Ergo: nos tienen sujetados, nos cooptaron la subjetividad, que es más o menos como decir que se apropiaron del lóbulo frontal de la humanidad, esa partecita del cerebro que ordena el discernimiento, la planificación y el comportamiento. Celular + Internet + Redes también producen maravillas: uno puede ver en vivo un paseo virtual por el Museo del Prado. Y pesadillas: uno puede ver en vivo el asesinato de un activista de derecha aliado a Trump, con un certero balazo de rifle disparado por un joven republicano al que su padre enseñó a usar las armas desde pequeño.
También las redes inventaron un idioma, una especie de idiolecto. Por ejemplo la palabra scrollear.
Antes, en el siglo pasado, era común ir al baño a practicar la declamación fisiológica más durarea con una revista, o un libro. Eran publicaciones de baño, por decirlo así. Leer en el trono, práctica que ha sido masivamente abolida por el acto de scrollear. O sea, desplazar el dedo índice de la mano derecha o pulgar de la izquierda por la pantalla, en forma vertical, es decir de abajo hacia arriba, para ver, dedicándole no más de 5 segundos a la observación, lo que acontece en la red social mientras el aparato digestivo cumple la función de evacuar las sobras ingeridas en la víspera.

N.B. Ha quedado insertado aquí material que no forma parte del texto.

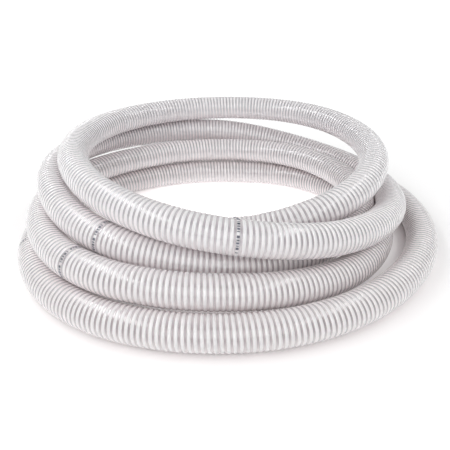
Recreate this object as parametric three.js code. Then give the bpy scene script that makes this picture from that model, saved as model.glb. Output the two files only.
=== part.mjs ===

Es lo mismo que está haciendo el dedo: evacúa-scrollea las sobras de lo que ha ido pasando en la red: una jirafa atacada por un león, la foto de un amigo en Roma, un meme sobre Espert, un reel donde alguien esquía en los alpes suizos, otro reel de una función teatral, una familia festejando un cumpleaños y así hasta el infinito. Tirar la cadena interrumpe el scrolleo.
Finalmente, uno sale de su casa. Uno, a las cinco cuadras, se da cuenta de que perdió una mano. Se volvió manco de golpe. Un Lavand sin la baraja. ¿Qué ha pasado? Que, en un descuido imperdonable (o un acto inconsciente de liberación psíquica) se olvidó el celular en su casa. El celular es la extensión en modo prótesis de la mano.
Hay que volver.
¿Hay que volver?
Prueben. Un día que me pasó no volví. Es decir que viví una mañana entera sin el celular. Muy raro y trepidante en los primeros treinta minutos de abstención del adicto. Luego, de a poco, cierta calma. Una hora después el sosiego que permite la falta del reclamo. Sin el celular y sin las redes nadie demanda a nadie. Como cuando éramos libres.